Buchdahl works as a cantor at Central Synagogue, a large Reform temple on Manhattan’s East Side. Ordained as rabbi and invested as cantor at Hebrew Union College-Jewish Institute of Religion, she is the first ever Korean-American to become a member of the Jewish clergy.

The daughter of an Ashkenazi Jewish father and a Korean Buddhist mother, Rabbi Buchdahl, who is on the board of the Multiracial Jewish Network, often writes and speaks about diversity in Judaism.

She is also deeply involved with social justice issues through her synagogue’s involvement with Manhattan Together, a coalition of synagogues and black and Hispanic churches whose members do grassroots organizing.

In addition, she’s working on some grassroots organizing within Central Synagogue — for instance, trying to convince families of b’nai mitzvahs to agree, as a class, to do online invitations rather than spend $1,000-plus on the more typical paper invitations. Then the families would contribute $200 each toward buying trees to plant in Manhattan, say for a community garden in Harlem. “I would really love for the bar- and bat-mitzvah celebrations to reflect the best of our Jewish values rather than be a model of excess and embarrassment,” she told The Sisterhood.

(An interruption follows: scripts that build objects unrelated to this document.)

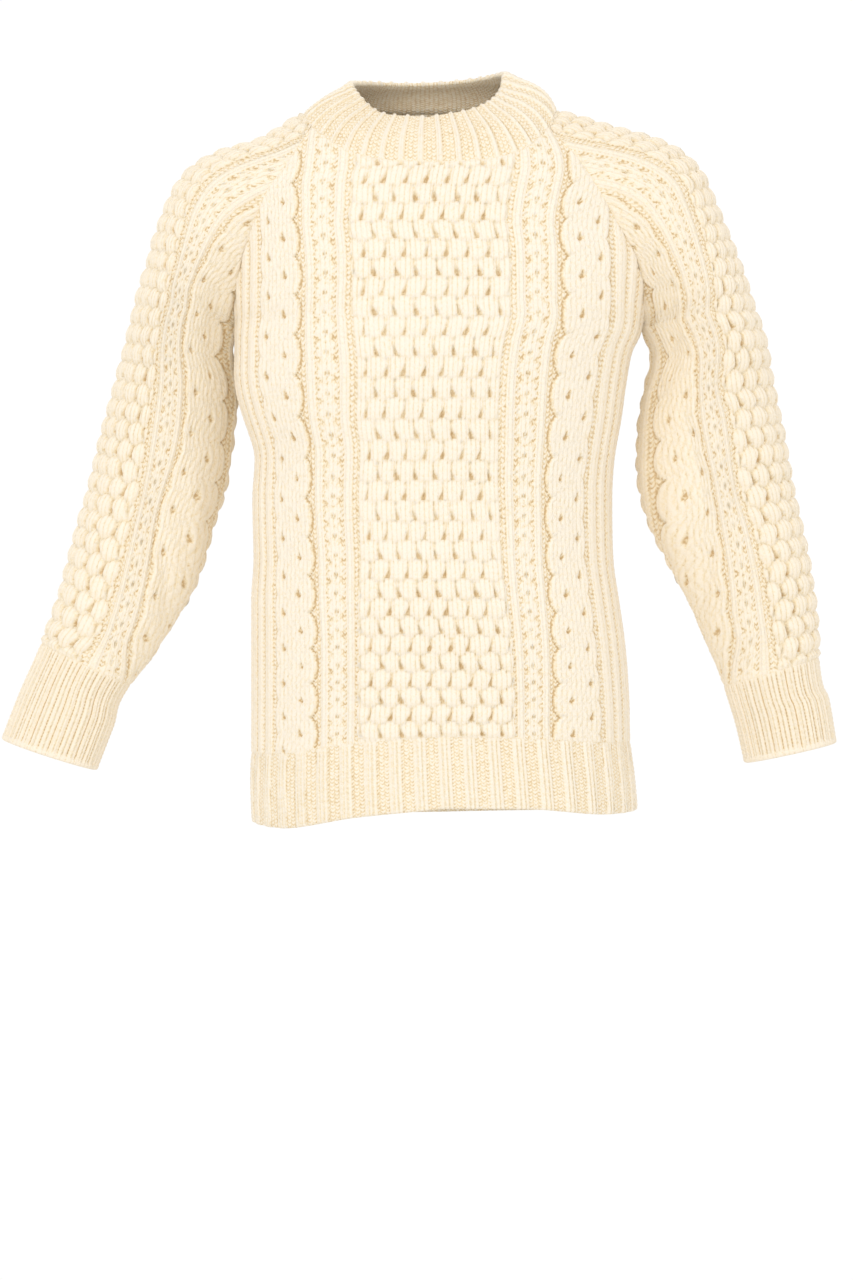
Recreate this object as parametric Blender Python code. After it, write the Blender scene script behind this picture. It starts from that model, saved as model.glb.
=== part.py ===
"""A cable knit sweater with raglan sleeves, in the hollow shape that it has when it is worn.

Each piece is knitted flat and laid over a form: an outline in stitches and millimetres is filled with
points at the middle of the cables, ribs and channels, and the points are put on the form's surface. The
outer face is raised by the cables and ribs, and the inner face is plain.

The frame: +Z up, the front faces -Y, the wearer's left is +X. The origin is the middle of the neck's foot,
where the shoulders carry the sweater. Lengths are in millimetres until a mesh is made.
"""

import bpy
import numpy as np
from mathutils import Vector
from mathutils.geometry import delaunay_2d_cdt
from mathutils.kdtree import KDTree

MILLIMETRE = 0.001
COLLECTION = "cable_knit_sweater"

# The knitting
STITCH = 4.1  # width of one stitch
CABLE_ROW = 16.7  # height of one row of crossed stitches, four rows of knitting
PILLOW = 4.0  # stitches in one pillow of the honeycomb
WALL = 3.0  # from the plain inner face to the foot of the stitches
SEAM_RISE = 0.6  # how far a seam stands above the foot of the stitches
SEAM_TAPER = 5.0  # width of the strip along a seam where the stitches come down to it
HALF_GAP = 0.17  # each piece stops this far from the line of its seam
UNDERARM_GAP = 0.7  # and this far from the point where four pieces meet
MARGIN = 4.6  # no point of a piece's inside lies nearer to its outline
# Spacing of the points on the plain inner face, across and along
PANEL_INNER_STEP = (24.0, 38.0)
SLEEVE_INNER_STEP = (24.0, 26.0)
BAND_INNER_STEP = (26.0, 24.0)
INNER_MARGIN = 8.0
SEAM_REACH = 2.5  # ends of pieces nearer than this are one point of a seam
UNDERARM_REACH = 40.0  # how far from the underarm there is a row of points beside the seams
UNDERARM_ROW = 9.0  # that row's distance from the seams
UNDERARM_CLEAR = 7.0  # other points are no nearer to that row

# The cut
UNDERARM_Z = -175.0
NECK_CORNER_FRONT_Z = -4.0
NECK_CORNER_BACK_Z = 14.0
HALF_BODY = 52.0  # stitches from the middle of the front to a side seam
ROUND = 0.03  # how much fuller than an ellipse the body is between front and side
SLEEVE_TOP = 2.0  # place on the sleeve of the neckline, where 1 is the underarm and 0 the cuff's seam
CUFF_END = -1.0
SIDE_STEPS = 20
RAGLAN_STEPS = 13
HEM_STEPS = 34
SLEEVE_SEAM_STEPS = 18
NECK_STEPS = 22
NECK_SIDE_STEPS = 12
NECK_FINE = 3  # points of the neckline for each of those steps
NECK_RIBS = 40
NECK_ROWS = (0.3, 0.62)
HEM_RIB = 4.95  # stitches in one rib and its channel
CUFF_RIBS = 34
CUFF_ROWS = (0.34, 0.7)
HEM_ROWS = (0.3, 0.65)


def table(columns, *rows):
    """A table as a dictionary of named columns."""
    return dict(zip(columns.split(), np.array(rows, float).T))


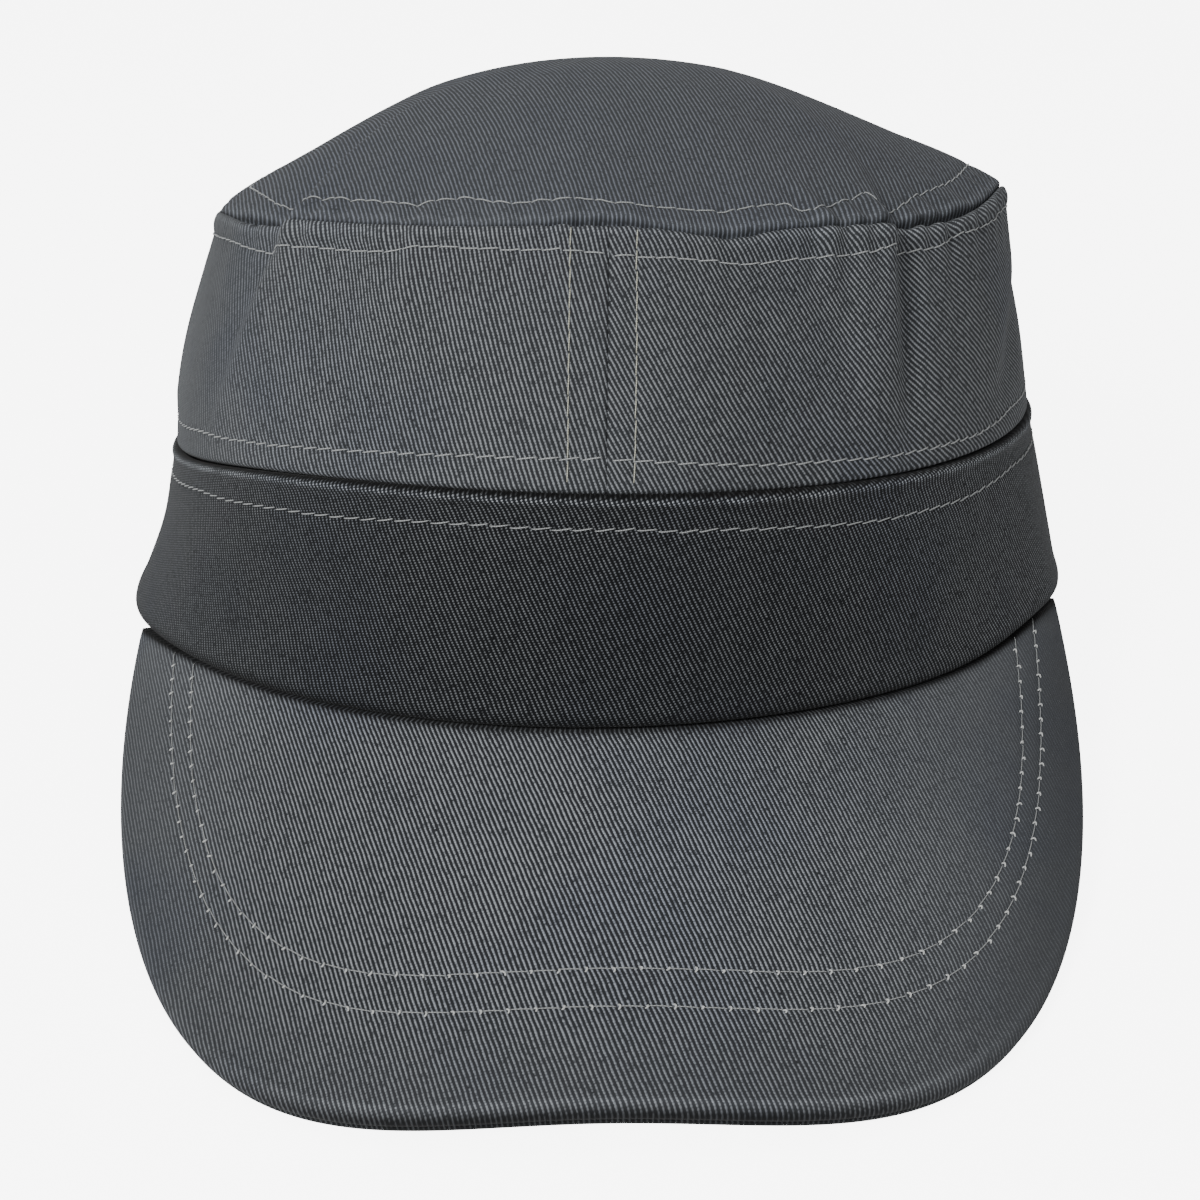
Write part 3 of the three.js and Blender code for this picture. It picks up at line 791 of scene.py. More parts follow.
def build_band(s, material):
    """The band: straight lines from the rim to the seam, pushed along the normal by dents, by the fold
    at the rim, by the proud edge at the seam and by its row of stitches."""
    rim, low, _ = cap_rings(s)
    angles = np.linspace(-HALF_TURN, HALF_TURN, COLUMNS + 1)
    shares = spaced(WALL_ROWS, WALL_CROWDING)
    angle, share = angles[None, :], shares[:, None]
    foot, head = ring_point(s, rim, angles), ring_point(s, low, angles)

    def wall(part):
        point = foot[None] * (1 - part[..., None]) + head[None] * part[..., None]
        return point + fold_relief(s, BAND_FOLDS, angle, part)[..., None] * outwards(angle)

    base = wall(share)
    height = np.linalg.norm(head - foot, axis=-1)[None, :]
    from_head, from_foot = (1 - share) * height, share * height
    along = along_panel(base)[None, :]
    relief = soft_relief(angle, share, BAND_WAVES, 11)
    relief += edge_drop(from_foot, RIM_ROUND, RIM_DROP) + MM * strip_at(RIM_SWELL, from_foot)
    relief += edge_drop(from_head, BAND_HEAD_ROUND, s.seam_depth)
    relief += MM * strip_at(BAND_HEAD_SWELL, from_head)
    relief += row_groove(s, from_head, row_at(BAND_ROW, angle), along)
    normals = grid_normals(base)
    outer = base + relief[..., None] * normals
    inner_share = np.linspace(0.0, 1.0, INNER_ROWS)[:, None]
    inner_base = wall(inner_share)
    inner_normals = grid_normals(inner_base)
    depth = np.full((INNER_ROWS, 1), s.band_wall)
    depth[0] = RIM_THICKNESS
    depth[-1] = s.foot_depth + BAND_HEAD_THICKNESS
    inner = inner_base - depth[..., None] * inner_normals
    middle = s.band_height / 2
    uv = woven_uv(along[0], angles, along, from_foot - middle, BAND_WEAVE)
    inner_uv = woven_uv(along[0], angles, along, inner_share * height - middle, BAND_WEAVE)
    CLOTHS["band"] = Cloth(angles, shares, outer)
    # Painted light and shade: a painted highlight waving along the band's rolled top edge, painted shadow in
    # the groove at its top and along its lower edge, and stretches round the head painted brighter and
    # darker.
    light_scale = 1.5 + 0.4 * waves(angle, 20, 60, 8, 71)
    painted_light = strength_along(BAND_PAINTED_LIGHT, angle) + light_scale * strip_at(BAND_HEAD_SHINE, from_head)
    painted_light = painted_light + strip_at(RIM_SHADE, from_foot) + strip_at(BAND_HEAD_SHADE, from_head)
    marks = {"painted_light": (painted_light, 0.0), "haze": (strength_along(BAND_HAZE, angle), 0.0)}
    return wall_object(s, "band_cloth", outer, inner, uv, inner_uv, marks, material,
                       ("band",), wraps=True)


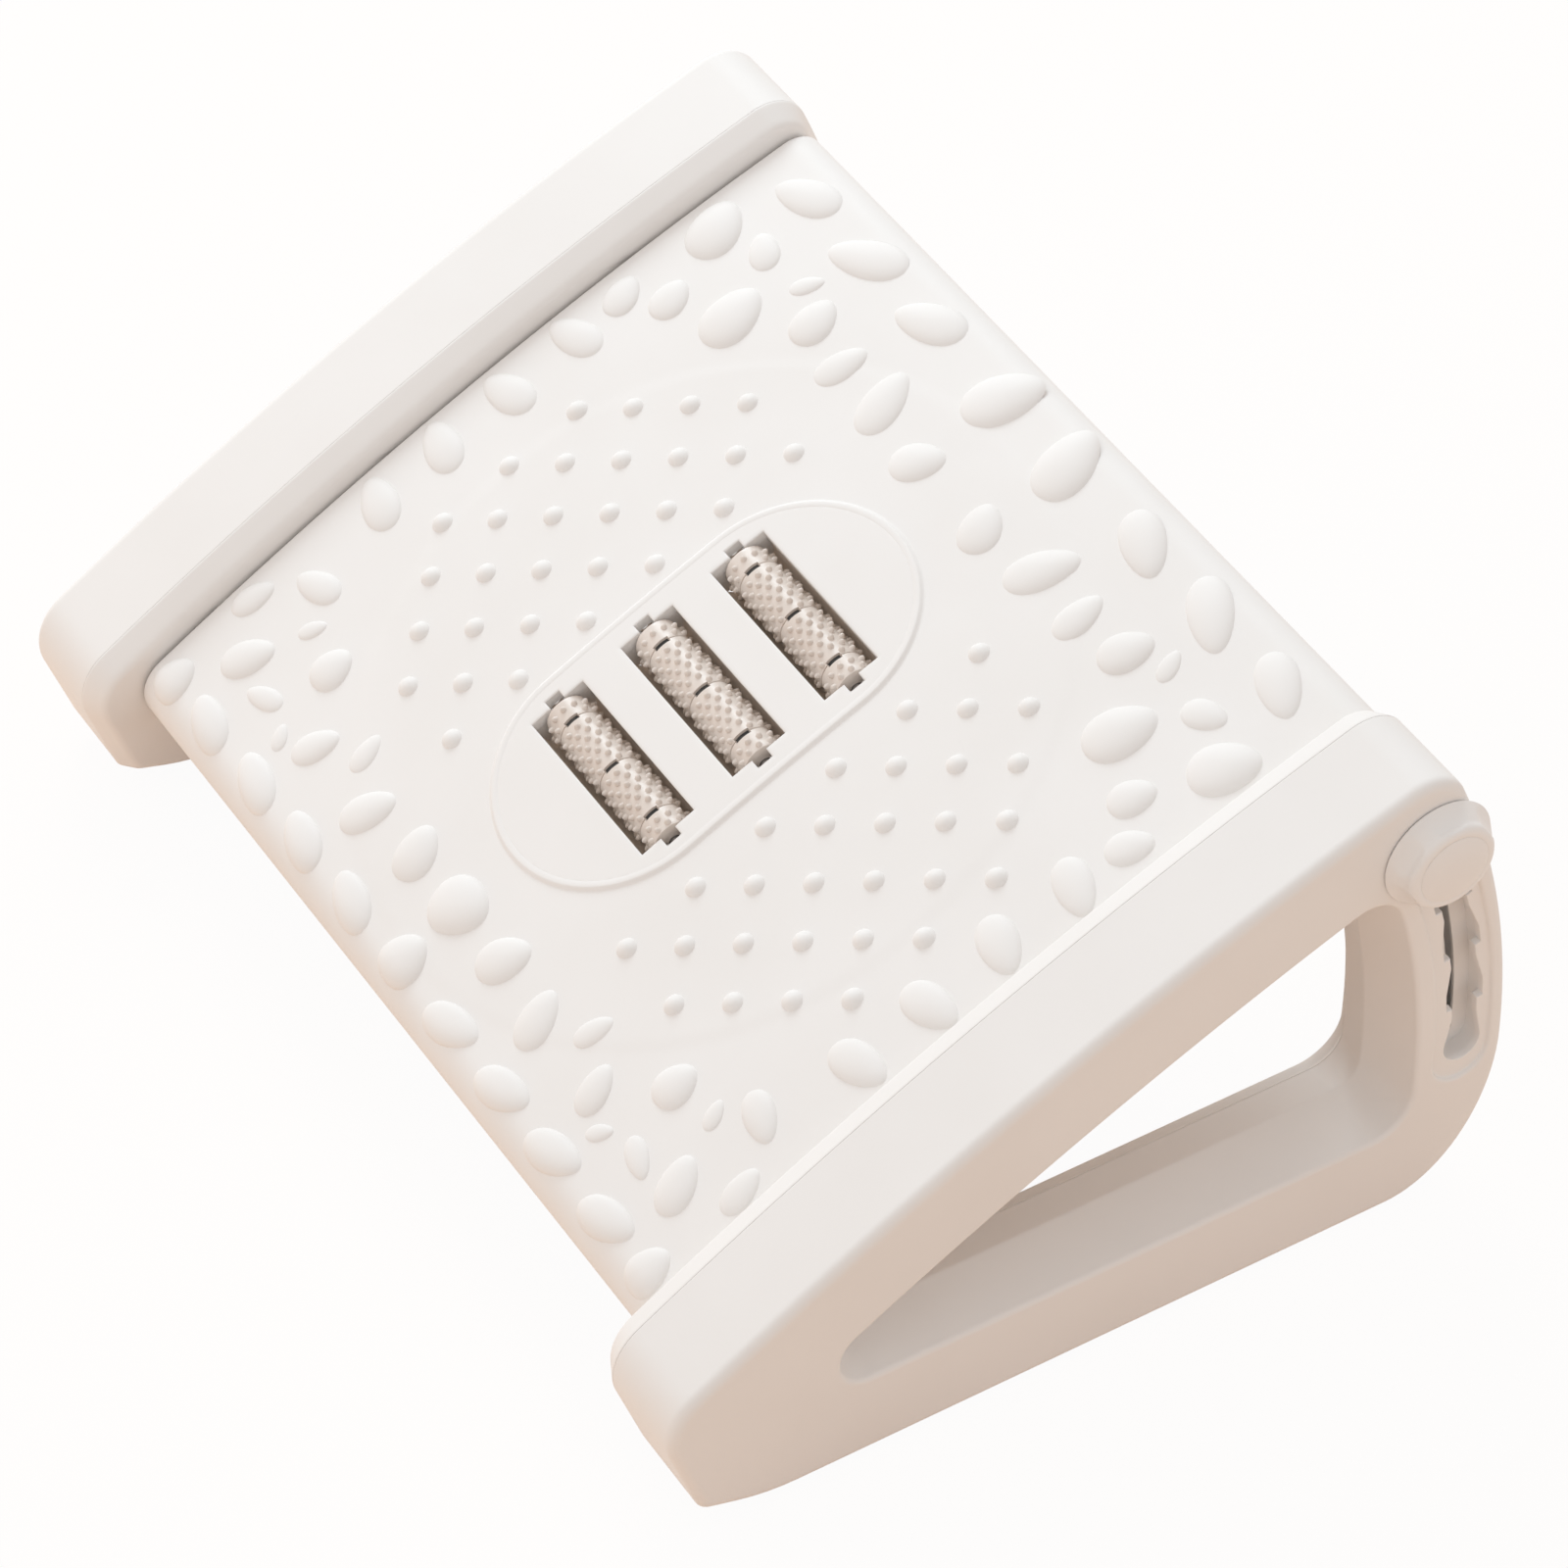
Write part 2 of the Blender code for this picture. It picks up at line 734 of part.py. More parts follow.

Auburn, a Manhattan-based “seminary without walls” focusing on interfaith cooperation and education, is also honoring Rabbi Buchdahl for her work with music and worship at Central. In the almost three years she has been at the synagogue, participation Friday nights has more than doubled, to some 700 people, who come for the spiritually uplifting, musical Shabbat service.